• What you will do:
Go through the material below and copy each line where the word "JSON" appears.

• Records shown:
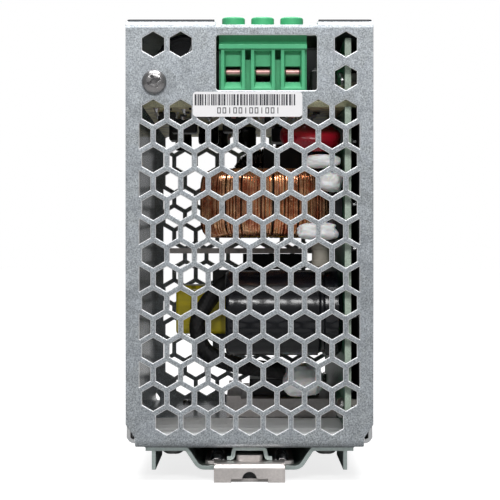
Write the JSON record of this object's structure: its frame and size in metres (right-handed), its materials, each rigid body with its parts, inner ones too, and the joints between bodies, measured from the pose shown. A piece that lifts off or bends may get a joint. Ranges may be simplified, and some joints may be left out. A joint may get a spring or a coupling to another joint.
{
  "type": "din rail power supply",
  "caption": "Metal-cased switched-mode power supply with honeycomb vented ends, rising-clamp terminal blocks and a sprung rail latch",
  "frame": {"origin": "middle of the bracket face that seats on the 35 mm rail", "axes": "+X along the rail, +Y up the mounted unit from the input end to the output end, +Z out of the panel towards the front"},
  "size_m": [0.063, 0.1296, 0.1196],
  "materials": {
    "galvanised_sheet": "bright galvanised sheet with a fine spangle",
    "overlay_film": "dark matte film",
    "label_film": "white satin label film",
    "zinc_screw": "zinc plated, bright",
    "bracket_zinc": "zinc plated, slightly cool",
    "latch_zinc": "zinc plated, slightly warm",
    "spring_wire": "bright spring wire",
    "board_green": "green solder mask, pale sawn edges",
    "board_cream": "cream composite board",
    "standoff_nickel": "nickel plated",
    "insulator_black": "matte black sheet",
    "insulator_white": "matte white sheet",
    "header_black": "moulded, matte",
    "solder": "bright tin",
    "small_parts": "moulded, matte",
    "terminal_green": "moulded polyamide, satin",
    "terminal_copper": "tinned copper, pinkish",
    "terminal_steel": "zinc plated",
    "ferrite": "dark sintered ferrite",
    "copper_wire": "enamelled copper wire, glossy",
    "choke_dark": "dark brown varnished winding",
    "case_black": "moulded, satin",
    "varistor_red": "dipped coating, satin",
    "fuse_beige": "moulded, satin",
    "can_sleeve": "shrink sleeve, glossy",
    "heatsink": "mill finish",
    "tape_yellow": "polyester tape, satin",
    "sealant": "cured silicone, satin",
    "sleeve_black": "fibre sleeve, matte",
    "trimmer_blue": "moulded, satin",
    "dial_white": "moulded, satin",
    "clear_plastic": "clear, slightly frosted"
  },
  "bodies": {
    "case": {"front_cover": "galvanised_sheet", "chassis": "galvanised_sheet", "cover_screws": "zinc_screw", "bracket_screws": "zinc_screw", "front_overlay": "overlay_film", "serial_label": "label_film", "rail_bracket": "bracket_zinc", "latch_guide": "bracket_zinc", "latch_springs": "spring_wire", "main_board": "board_green", "front_board": "board_cream", "board_standoffs": "standoff_nickel", "board_screws": "zinc_screw", "side_insulator": "insulator_black", "rear_insulator": "insulator_white", "pin_header": "header_black", "solder_joints": "solder", "board_parts": "small_parts", "input_terminal_block": "terminal_green", "input_contact_bars": "terminal_copper", "output_terminal_block": "terminal_green", "output_contact_bars": "terminal_copper", "line_choke_core": "ferrite", "line_choke_winding": "copper_wire", "choke_base": "case_black", "filter_choke": "choke_dark", "inrush_relay": "case_black", "varistor": "varistor_red", "input_fuse": "fuse_beige", "bulk_capacitor": "can_sleeve", "primary_heatsink": "heatsink", "power_transistors": "case_black", "transformer_winding": "tape_yellow", "transformer_core": "ferrite", "rear_heatsink": "heatsink", "bridge_rectifier": "case_black", "output_choke": "copper_wire", "small_capacitors": "can_sleeve", "rail_hooks": "bracket_zinc", "sleeved_lead": "sleeve_black", "sealant_beads": "sealant", "trimmer_body": "trimmer_blue", "status_led": "clear_plastic", "light_pipe": "clear_plastic"},
    "latch": {"rail_latch": "latch_zinc"},
    "trimmer_dial": {"trimmer_rotor": "dial_white"},
    "input_clamp_1": {"input_clamp_1": "terminal_steel"},
    "input_screw_1": {"input_screw_1": "terminal_steel"},
    "input_clamp_2": {"input_clamp_2": "terminal_steel"},
    "input_screw_2": {"input_screw_2": "terminal_steel"},
    "input_clamp_3": {"input_clamp_3": "terminal_steel"},
    "input_screw_3": {"input_screw_3": "terminal_steel"},
    "output_clamp_1": {"output_clamp_1": "terminal_steel"},
    "output_screw_1": {"output_screw_1": "terminal_steel"},
    "output_clamp_2": {"output_clamp_2": "terminal_steel"},
    "output_screw_2": {"output_screw_2": "terminal_steel"},
    "output_clamp_3": {"output_clamp_3": "terminal_steel"},
    "output_screw_3": {"output_screw_3": "terminal_steel"},
    "output_clamp_4": {"output_clamp_4": "terminal_steel"},
    "output_screw_4": {"output_screw_4": "terminal_steel"}
  },
  "joints": [
    {"name": "latch_slide", "type": "slide", "parent": "case", "child": "latch", "axis": [0, -1, 0], "range_m": [0, 0.007], "stiffness_N_per_m": 600, "springref_m": -0.003, "deforming": ["latch_springs"]},
    {"name": "trimmer_turn", "type": "hinge", "parent": "case", "child": "trimmer_dial", "pos_m": [0.02, 0.024, 0.11], "axis": [0, 0, 1], "range_deg": [-135, 135]},
    {"name": "input_screw_1_turn", "type": "hinge", "parent": "case", "child": "input_screw_1", "pos_m": [-0.00419, -0.0486, 0.1138], "axis": [0, 0, -1], "range_deg": [0, 1872]},
    {"name": "input_clamp_1_lift", "type": "slide", "parent": "case", "child": "input_clamp_1", "axis": [0, 0, 1], "range_m": [0, 0.0026]},
    {"name": "input_screw_2_turn", "type": "hinge", "parent": "case", "child": "input_screw_2", "pos_m": [0.00343, -0.0486, 0.1138], "axis": [0, 0, -1], "range_deg": [0, 1872]},
    {"name": "input_clamp_2_lift", "type": "slide", "parent": "case", "child": "input_clamp_2", "axis": [0, 0, 1], "range_m": [0, 0.0026]},
    {"name": "input_screw_3_turn", "type": "hinge", "parent": "case", "child": "input_screw_3", "pos_m": [0.01105, -0.0486, 0.1138], "axis": [0, 0, -1], "range_deg": [0, 1872]},
    {"name": "input_clamp_3_lift", "type": "slide", "parent": "case", "child": "input_clamp_3", "axis": [0, 0, 1], "range_m": [0, 0.0026]},
    {"name": "output_screw_1_turn", "type": "hinge", "parent": "case", "child": "output_screw_1", "pos_m": [-0.01443, 0.0486, 0.1138], "axis": [0, 0, -1], "range_deg": [0, 1872]},
    {"name": "output_clamp_1_lift", "type": "slide", "parent": "case", "child": "output_clamp_1", "axis": [0, 0, 1], "range_m": [0, 0.0026]},
    {"name": "output_screw_2_turn", "type": "hinge", "parent": "case", "child": "output_screw_2", "pos_m": [-0.00681, 0.0486, 0.1138], "axis": [0, 0, -1], "range_deg": [0, 1872]},
    {"name": "output_clamp_2_lift", "type": "slide", "parent": "case", "child": "output_clamp_2", "axis": [0, 0, 1], "range_m": [0, 0.0026]},
    {"name": "output_screw_3_turn", "type": "hinge", "parent": "case", "child": "output_screw_3", "pos_m": [0.00081, 0.0486, 0.1138], "axis": [0, 0, -1], "range_deg": [0, 1872]},
    {"name": "output_clamp_3_lift", "type": "slide", "parent": "case", "child": "output_clamp_3", "axis": [0, 0, 1], "range_m": [0, 0.0026]},
    {"name": "output_screw_4_turn", "type": "hinge", "parent": "case", "child": "output_screw_4", "pos_m": [0.00843, 0.0486, 0.1138], "axis": [0, 0, -1], "range_deg": [0, 1872]},
    {"name": "output_clamp_4_lift", "type": "slide", "parent": "case", "child": "output_clamp_4", "axis": [0, 0, 1], "range_m": [0, 0.0026]}
  ],
  "couplings": [
    {"joint": "input_screw_1_turn", "follows": "input_clamp_1_lift", "rad_per_m": 12566},
    {"joint": "input_screw_2_turn", "follows": "input_clamp_2_lift", "rad_per_m": 12566},
    {"joint": "input_screw_3_turn", "follows": "input_clamp_3_lift", "rad_per_m": 12566},
    {"joint": "output_screw_1_turn", "follows": "output_clamp_1_lift", "rad_per_m": 12566},
    {"joint": "output_screw_2_turn", "follows": "output_clamp_2_lift", "rad_per_m": 12566},
    {"joint": "output_screw_3_turn", "follows": "output_clamp_3_lift", "rad_per_m": 12566},
    {"joint": "output_screw_4_turn", "follows": "output_clamp_4_lift", "rad_per_m": 12566}
  ]
}
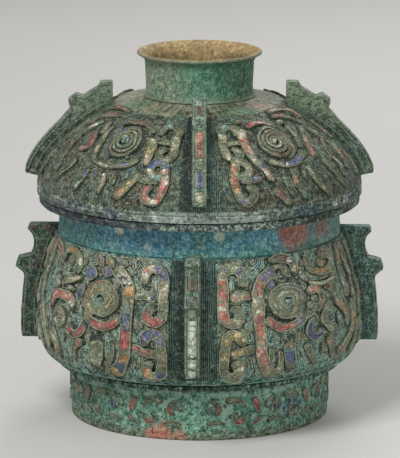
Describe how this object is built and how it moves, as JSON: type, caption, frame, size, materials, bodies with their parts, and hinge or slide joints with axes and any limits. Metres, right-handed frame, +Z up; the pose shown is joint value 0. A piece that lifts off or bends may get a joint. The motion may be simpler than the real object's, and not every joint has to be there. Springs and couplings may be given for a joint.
{
  "type": "lidded food vessel",
  "caption": "Round-bellied cast vessel on a ring foot, with a domed lid that drops into its mouth, a ring crown, hooked flanges and stones set in scrolls.",
  "frame": {"origin": "on the ground at the middle of the foot ring", "axes": "+Z up along the vessel's axis; the bowl's front flange faces -Y and its right flange +X"},
  "size_m": [0.261, 0.261, 0.26],
  "materials": {
    "bronze": "matt green patina over dark cast bronze",
    "flange_bronze": "bright malachite patina, matt",
    "scroll_mosaic": "worn polished stones of several colours",
    "garnet": "worn polish",
    "coral": "worn polish",
    "lapis": "worn polish",
    "shell": "worn polish",
    "jade": "worn polish"
  },
  "bodies": {
    "vessel": {"bowl": "bronze", "bowl_flange_back": "flange_bronze", "bowl_flange_back_garnet": "garnet", "bowl_flange_back_jade_end": "jade", "bowl_flange_back_jade_long": "jade", "bowl_flange_back_jade_short": "jade", "bowl_flange_front": "flange_bronze", "bowl_flange_front_garnet": "garnet", "bowl_flange_front_jade_end": "jade", "bowl_flange_front_jade_long": "jade", "bowl_flange_front_jade_short": "jade", "bowl_flange_left": "flange_bronze", "bowl_flange_left_garnet": "garnet", "bowl_flange_left_jade_end": "jade", "bowl_flange_left_jade_long": "jade", "bowl_flange_left_jade_short": "jade", "bowl_flange_right": "flange_bronze", "bowl_flange_right_garnet": "garnet", "bowl_flange_right_jade_end": "jade", "bowl_flange_right_jade_long": "jade", "bowl_flange_right_jade_short": "jade", "bowl_scroll_back_left_lower": "scroll_mosaic", "bowl_scroll_back_left_upper": "scroll_mosaic", "bowl_scroll_back_right_lower": "scroll_mosaic", "bowl_scroll_back_right_upper": "scroll_mosaic", "bowl_scroll_front_left_lower": "scroll_mosaic", "bowl_scroll_front_left_upper": "scroll_mosaic", "bowl_scroll_front_right_lower": "scroll_mosaic", "bowl_scroll_front_right_upper": "scroll_mosaic", "foot_ring": "bronze"},
    "cover": {"lid": "bronze", "lid_crown": "bronze", "lid_flange_back": "flange_bronze", "lid_flange_back_coral": "coral", "lid_flange_back_garnet": "garnet", "lid_flange_back_lapis": "lapis", "lid_flange_back_shell": "shell", "lid_flange_front": "flange_bronze", "lid_flange_front_coral": "coral", "lid_flange_front_garnet": "garnet", "lid_flange_front_lapis": "lapis", "lid_flange_front_shell": "shell", "lid_flange_left": "flange_bronze", "lid_flange_left_coral": "coral", "lid_flange_left_garnet": "garnet", "lid_flange_left_lapis": "lapis", "lid_flange_left_shell": "shell", "lid_flange_right": "flange_bronze", "lid_flange_right_coral": "coral", "lid_flange_right_garnet": "garnet", "lid_flange_right_lapis": "lapis", "lid_flange_right_shell": "shell", "lid_scroll_back_left_lower": "scroll_mosaic", "lid_scroll_back_left_upper": "scroll_mosaic", "lid_scroll_back_right_lower": "scroll_mosaic", "lid_scroll_back_right_upper": "scroll_mosaic", "lid_scroll_front_left_lower": "scroll_mosaic", "lid_scroll_front_left_upper": "scroll_mosaic", "lid_scroll_front_right_lower": "scroll_mosaic", "lid_scroll_front_right_upper": "scroll_mosaic"}
  },
  "joints": [
    {"name": "lid_lift", "type": "slide", "parent": "vessel", "child": "cover", "axis": [0, 0, 1], "range_m": [0, 0.12]}
  ]
}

• Response:
Write the JSON record of this object's structure: its frame and size in metres (right-handed), its materials, each rigid body with its parts, inner ones too, and the joints between bodies, measured from the pose shown. A piece that lifts off or bends may get a joint. Ranges may be simplified, and some joints may be left out. A joint may get a spring or a coupling to another joint.
Describe how this object is built and how it moves, as JSON: type, caption, frame, size, materials, bodies with their parts, and hinge or slide joints with axes and any limits. Metres, right-handed frame, +Z up; the pose shown is joint value 0. A piece that lifts off or bends may get a joint. The motion may be simpler than the real object's, and not every joint has to be there. Springs and couplings may be given for a joint.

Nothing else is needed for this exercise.